Id. at 640-41. The same reasoning was adopted by the Ninth Circuit under its rules. Sassounian v. Roe,
Although the Seventh and Ninth Circuits were operating pursuant to their own circuit rules, their reasoning is no less applicable under the Rules of Appellate Procedure generally. In United States v. Mitchell, the D.C. Circuit relied on Rule 2 to consider whether to grant a COA, despite the fact that the-district court had not yet done so.
Ill
Of course, simply because we can invoke Rule 2 does not mean that we should. Usually, we should not. We have acknowledged, though, that for select cases — such as those where “time is truly of the essence” and “important public policy issues are involved” — Rule 2 “recognizes the need for special handling.” Groendyke Transp., Inc. v. Davis,
Remanding the case merely for a COA determination now would needlessly contribute to an already lengthy delay. Moreover, the question of whether a COA should issue is easily resolved in light of recent precedents. Ramirez Cárdenas argues that the district court erred in dismissing his application as successive and that he is entitled to relief for the State’s violation of his VCCR claim. “[Wjhen the district court denies a habeas petition on procedural grounds without reaching the prisoner’s underlying constitutional claim, a COA should issue ... if the prisoner shows, at least, that jurists of reason would find it debatable whether the petition states a valid claim of the denial of a constitutional right, and that jurists of reason would find it debatable whether the district court was correct in its procedural ruling.” Slack v. McDaniel,
Respondent argues that Ramirez Cardenas’s claims are foreclosed by Leal Garcia, in which we held, pursuant to facts highly similar to those here, that Medellin left no room for relief in a federal habeas application based on Avena or the President’s Memorandum.

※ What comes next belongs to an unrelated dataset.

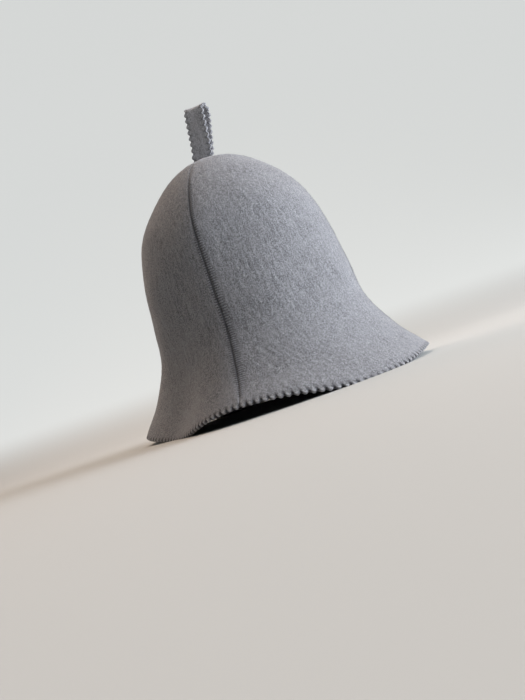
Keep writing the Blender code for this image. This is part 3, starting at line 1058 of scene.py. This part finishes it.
LIGHTS = (
    # name, place, aim, width and height, beam in degrees, watts, colour
    ("window", (1.55, 0.16, 0.49), (0.0, 0.0, 0.12), (1.7, 0.8), 90.0, 15.6, "#f3f8ff"),
    ("window_top", (1.0, -0.8, 1.15), (0.0, 0.0, 0.15), (0.8, 0.8), 150.0, 2.2, "#ffffff"),
    ("skylight", (-0.20, 0.15, 1.70), (0.0, 0.0, 0.15), (0.8, 0.8), 150.0, 8.6, "#ffe6cc"),
    ("wall_bounce", (-1.10, 0.75, 1.10), (0.0, 0.0, 0.20), (0.9, 0.7), 100.0, 1.5, "#ffc8a4"),
)
for light_name, light_place, light_aim, light_size, beam, watts, light_colour in LIGHTS:
    lamp = bpy.data.lights.new(light_name, "AREA")
    lamp.shape = "RECTANGLE"
    lamp.size, lamp.size_y = light_size
    lamp.spread = math.radians(beam)
    lamp.energy = watts
    lamp.color = linear(light_colour)[:3]
    light = bpy.data.objects.new(light_name, lamp)
    light.location = light_place
    light.rotation_mode = "QUATERNION"
    light.rotation_quaternion = (Vector(light_aim) - Vector(light_place)).to_track_quat("-Z", "Y")
    bpy.context.scene.collection.objects.link(light)

world = bpy.data.worlds.new("dim_room")
world.use_nodes = True
dim_room = world.node_tree.nodes["Background"]
dim_room.inputs["Color"].default_value = linear("#e9ebee")
dim_room.inputs["Strength"].default_value = ROOM_GLOW
bpy.context.scene.world = world
bpy.context.scene.view_settings.view_transform = "Standard"


# The camera: low in front of the hat and a little to its right, aimed above the hem, and rolled so
# that the hat leans to the left.
CAMERA_PLACE = (0.1521, -0.4952, 0.0225)
CAMERA_AIM = (-0.0032, 0.0000, 0.0530)
CAMERA_ROLL = math.radians(-19.17)
CAMERA_LENS = 27.05
CAMERA_SENSOR = 36.0
CAMERA_CLIP = 0.01

camera_data = bpy.data.cameras.new("camera")
camera_data.lens = CAMERA_LENS
camera_data.sensor_width = CAMERA_SENSOR
camera_data.clip_start = CAMERA_CLIP
camera = bpy.data.objects.new("camera", camera_data)
camera.location = CAMERA_PLACE
camera.rotation_mode = "QUATERNION"
towards = (Vector(CAMERA_AIM) - Vector(CAMERA_PLACE)).to_track_quat("-Z", "Y")
camera.rotation_quaternion = towards @ Quaternion((0.0, 0.0, 1.0), CAMERA_ROLL)
bpy.context.scene.collection.objects.link(camera)
bpy.context.scene.camera = camera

Each of these grounds for distinguishing the cases, however, is without merit. We decided Leal Garcia on the ground that
[t]he Supreme Court’s decision in Medellin v. Texas [ ] has deprived the Avena decision and the Bush declaration of whatever legal force Leal might claim they ever had. Leal cannot now argue that Texas was required to review his case because Medellin v. Texas foreclosed this contention by holding that neither the ICJ nor President Bush had authority to order the State to conduct such a review.
IV
The majority reads our cases as establishing an independent jurisdictional bar, based in Rule 22, that prevents us from considering whether a COA should issue unless the district court has ruled on the COA first. It does so because a number of our cases have stated that the lack of a district court ruling caused use to lose our jurisdiction. But the majority, in my view, has misunderstood the mechanism by which that causation occurs. If the Rule 22 prior consideration requirement is enforced, it will indeed cause us to be without jurisdiction — because it will result in the absence of a COA. But the absence of a COA is what creates a jurisdictional bar, not Rule 22 itself. Therefore, in light of the substantial delay in this case and the relatively straightforward nature of the legal issues raised, I would invoke Rule 2 to suspend Rule 22 and would deny COA. I therefore dissent.
. Rule 2 permits a court of appeals "to expedite its decision or for other good cause[] suspend any provision of [the Rules of Appellate Procedure] in a particular case and order proceedings as it directs, except as otherwise provided in Rule 26(b).”
. The Rule 22 language relied upon by Muniz was removed by an amendment to the Rules of Appellate Procedure effective December 1, 2009. See Supreme Court Order of March 26, 2009. At the same time, however, the Supreme Court added a new version of Rule 11 to the Rules Governing § 2254 Cases ("Habeas Rule 11”), which requires, inter alia, that "[t]he district court must issue or deny a certificate of appealability when it enters a final order adverse to the applicant.” The advisory committee note to Rule 22 explains the relationship between the two amendments as follows: "The requirement that the district judge who rendered the judgment either issue a certificate of appealability or state why a certificate should not issue has been deleted from subdivision (b)(1). Rule 11(a) of the Rules Governing Proceedings under 28 U.S.C. § 2254 or § 2255 now delineates the relevant requirement.” It would seem, then, that at the very least the source of the prior consideration requirement has changed since Ramirez Cárdenas first filed this appeal in 2008. Nevertheless, I agree with the majority that we should apply the version of Rule 22 in effect prior to the 2009 amendments. The amendments apply to pending cases only "insofar as just and practicable.” Supreme Court Order of March 26, 2009; see also 28 U.S.C. § 2074(a). It would be unjust and impracticable to change, at so late a date, the procedural framework on which the parties relied. Like the majority, I express no opinion with regard to the effect of these amendments on the continued vitality of the Muniz line of cases.